The advantage of the delay in going to grad school also means I do not have to change my mind about the letters I have already written. I have seen students "crash and burn" in their final semester (the second of two devoted to writing a research thesis) in ways that make me worry they can't really manage the stress in a graduate program, or at least are able to go straight from crashing and burning into a program without taking a break. It makes me doubt the positive things I have written about maturity, ability to manage adversity and criticism. I have only once told a student that I would not write another letter of recommendation to grad school for that person. It was unpleasant, but I did feel it needed to be said, as I wanted to be honest about the sort of letter I would write and that I didn't want to write one that expressed my uncertainty about someone's ability to complete a grad program.
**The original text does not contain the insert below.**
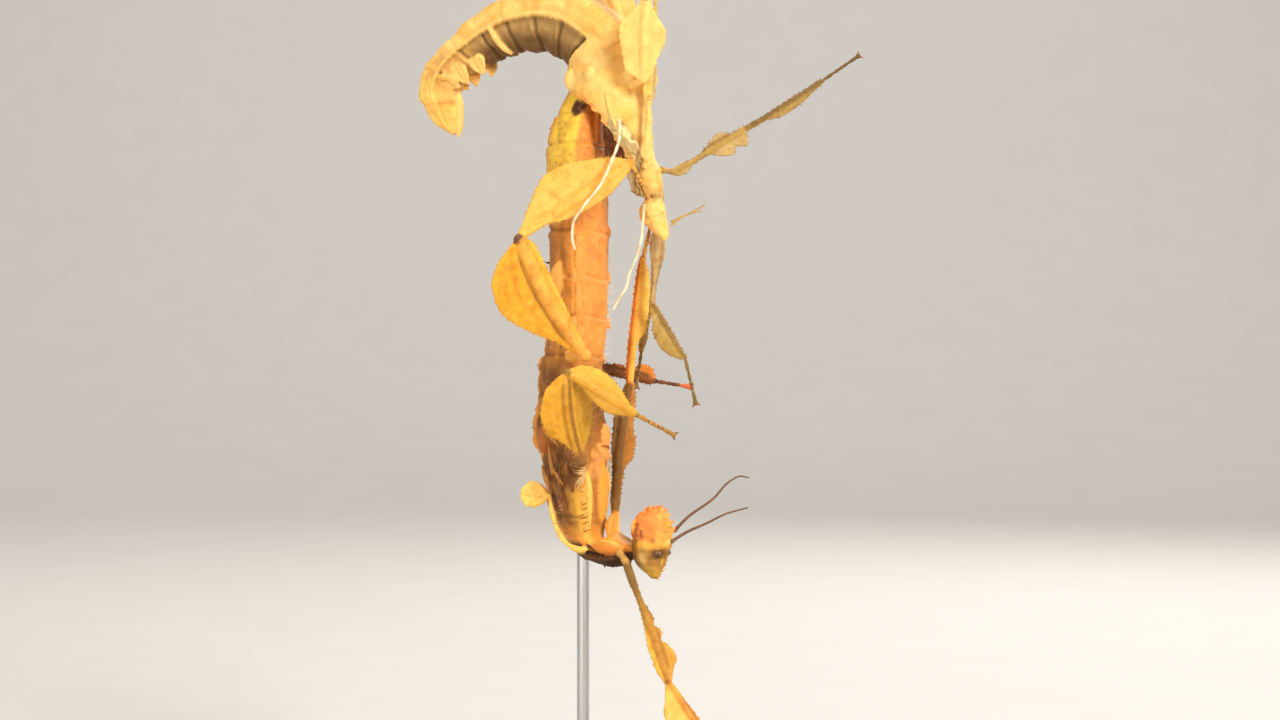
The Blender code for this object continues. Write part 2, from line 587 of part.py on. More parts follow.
def head(finish, eye_finish):
    """The head, with a round socket cut for each eye, and the two eyes."""
    skull = trunk("head", INSECT_X, HEAD, finish, HEAD_SECTION)
    for name, hand in (("left", 1), ("right", -1)):
        forward, side, height = EYE_PLACE
        centre = in_plane(INSECT_X, forward, side * hand, height)
        ball(f"eye_{name}", centre, EYE_RADIUS, eye_finish)
        cutter = ball(f"socket_{name}", centre, EYE_RADIUS + EYE_ROOM, finish)
        cutter.hide_render = True
        cutter.display_type = "WIRE"
        socket = skull.modifiers.new(f"socket_{name}", "BOOLEAN")
        socket.operation = "DIFFERENCE"
        socket.object = cutter


def bar(name, start, end, radius, sides, edge, finish):
    """A round bar with bevelled ends."""
    direction = (end - start).normalized()
    turn = direction.to_track_quat("Z", "Y").to_matrix()
    length = (end - start).length
    rings = []
    for along, shrink in ((0.0, edge), (edge, 0.0), (length - edge, 0.0), (length, edge)):
        ring = []
        for step in range(sides):
            angle = math.tau * step / sides
            flat = Vector((math.cos(angle), math.sin(angle), 0.0)) * (radius - shrink)
            ring.append(start + direction * along + turn @ flat)
        rings.append(ring)
    return solid(name, rings, finish)


def insect(body, limbs, eye, feelers):
    """The fresh insect, from the tip of its abdomen down to its head."""
    first, second = ABDOMEN_CUTS
    trunk("abdomen_tip", INSECT_X, segmented(pulled_in(ABDOMEN[:first + 1], False, True)), body)
    trunk("abdomen_middle", INSECT_X, segmented(pulled_in(ABDOMEN[first:second + 1], True, True)), body)
    trunk("abdomen_base", INSECT_X, segmented(pulled_in(ABDOMEN[second:], True, True)), body)
    trunk("metathorax", INSECT_X, pulled_in(THORAX[:META_TO_MESO + 1], True, True), body)
    trunk("mesothorax", INSECT_X, pulled_in(THORAX[META_TO_MESO:MESO_TO_PRO + 1], True, True), body)
    trunk("prothorax", INSECT_X, pulled_in(THORAX[MESO_TO_PRO:], True, False), body)
    head(body, eye)
    legs("", INSECT_X, LEGS, TARSUS_RADIUS, True, limbs)
    tegmen("tegmen_left", 1, limbs)
    tegmen("tegmen_right", -1, limbs)
    for name in ("antenna_left", "antenna_right"):
        feeler(name, *FEELERS[name], feelers)


def shed_skin(husk, thread):
    """The empty skin that the insect hangs from, with two white threads left from its air tubes."""
    first, second = SKIN_CUTS
    trunk("shed_abdomen_tip", SKIN_X, pulled_in(SKIN_ABDOMEN[:first + 1], False, True), husk)
    trunk("shed_abdomen_middle", SKIN_X, pulled_in(SKIN_ABDOMEN[first:second + 1], True, True), husk)
    trunk("shed_abdomen_base", SKIN_X, pulled_in(SKIN_ABDOMEN[second:], True, False), husk)
    solid("shed_thorax", [trough_ring(SKIN_X, station) for station in SKIN_THORAX], husk)
    trunk("shed_neck", SKIN_X, SKIN_NECK, husk)
    trunk("shed_head", SKIN_X, SKIN_HEAD, husk)
    legs("shed_", SKIN_X, SKIN_LEGS, SKIN_TARSUS_RADIUS, False, husk)
    for name in FEELERS:
        if name.startswith("shed_antenna"):
            feeler(name, *FEELERS[name], husk)
        elif name.startswith("shed_thread"):
            feeler(name, *FEELERS[name], thread)


def stand(dark, metal):
    bar("stand_base", Vector((0, 0, 0)), Vector((0, 0, BASE_HEIGHT)), BASE_RADIUS, 40, BASE_EDGE, dark)
    foot = Vector((*ROD_PLACE, BASE_HEIGHT + GAP))
    top = Vector((*ROD_PLACE, ROD_TOP))
    bar("stand_rod", foot, top, ROD_RADIUS, 12, ROD_EDGE, metal)
    at_rod = Vector((*ROD_PLACE, ARM_HEIGHT))
    tip = Vector((*ARM_END, ARM_HEIGHT))
    start = at_rod + (tip - at_rod).normalized() * (ROD_RADIUS + GAP)
    bar("stand_arm", start, tip, ARM_RADIUS, 12, ROD_EDGE, metal)


def main():
    clear_scene()
    insect(
        material("fresh_cuticle", (0.82, 0.42, 0.06), 0.5),
        material("fresh_leaf", (0.9, 0.55, 0.1), 0.5),
        material("eye", (0.25, 0.12, 0.05), 0.25),
        material("feeler", (0.5, 0.3, 0.1), 0.5),
    )
    shed_skin(material("husk", (0.85, 0.68, 0.36), 0.55), material("thread", (0.95, 0.92, 0.82), 0.5))
    stand(material("stand_board", (0.03, 0.03, 0.03), 0.35), material("stand_steel", (0.6, 0.6, 0.6), 0.3, 1.0))


main()
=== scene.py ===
"""The looks of a giant prickly stick insect hanging out of its shed skin, on a display stand.

Each animal form is made as closed source surfaces in millimetres, from the same named values as
the solids. The sources of the insect are fused into one skin, and those of the shed skin into
another. Every point of a skin takes its tint from the source it lies on. Spines, bristles,
claws, eyes, feelers, threads and torn membranes are pieces of their own.
"""

import math

import bpy
import numpy as np
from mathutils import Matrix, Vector
from mathutils.kdtree import KDTree


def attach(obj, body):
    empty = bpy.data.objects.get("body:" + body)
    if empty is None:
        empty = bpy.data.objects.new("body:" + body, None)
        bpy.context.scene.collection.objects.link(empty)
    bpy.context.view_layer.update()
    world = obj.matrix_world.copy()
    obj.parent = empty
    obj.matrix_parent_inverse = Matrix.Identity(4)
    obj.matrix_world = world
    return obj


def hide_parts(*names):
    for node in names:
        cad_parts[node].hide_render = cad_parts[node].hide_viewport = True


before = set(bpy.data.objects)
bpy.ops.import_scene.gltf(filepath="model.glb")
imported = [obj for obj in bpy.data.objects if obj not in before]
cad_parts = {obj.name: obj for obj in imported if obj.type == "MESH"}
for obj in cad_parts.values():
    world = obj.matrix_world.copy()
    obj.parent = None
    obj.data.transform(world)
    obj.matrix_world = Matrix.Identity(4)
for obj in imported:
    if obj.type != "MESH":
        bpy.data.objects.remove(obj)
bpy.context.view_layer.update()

MM = 0.001
BELLY_TURN = math.radians(28)  # of the belly, from +X towards the front
INSECT_X = -6.0  # where the insect's plane crosses the X axis
SKIN_X = -1.7  # where the shed skin's plane crosses it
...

I wonder if someone who goes directly in after the horrible semester or senior year is well served by proceeding straight on into another academic program.
Some students do go into grad school for all the exciting reasons they can imagine. But there are lots of other things our grads have done, too. The gathering of info about our grads for the department blog has been wonderful. We have former students who are working artists showing in NY and Germany, running a spa and belly dance studio, building schoolrooms and science labs for the Peace Corps in Malawi, selling artwork on Etsy and writing romance novels. Others are finishing up a thesis in Middle East Studies at Tel Aviv University,completing a two year Art History fellowship in Rome, and serving as museum administrators and curators and teachers all over the world. They are marvelous creative men and women in their 20s and 30s and edging toward 40. Catching up with former students has been great. In fact, it is actually really exciting to me, because they are interesting and curious and adventurous. They are still young and developing their ideas and goals and their methods of reaching them. They are the future of art and culture and empathy. It is pretty cool to have been their teacher.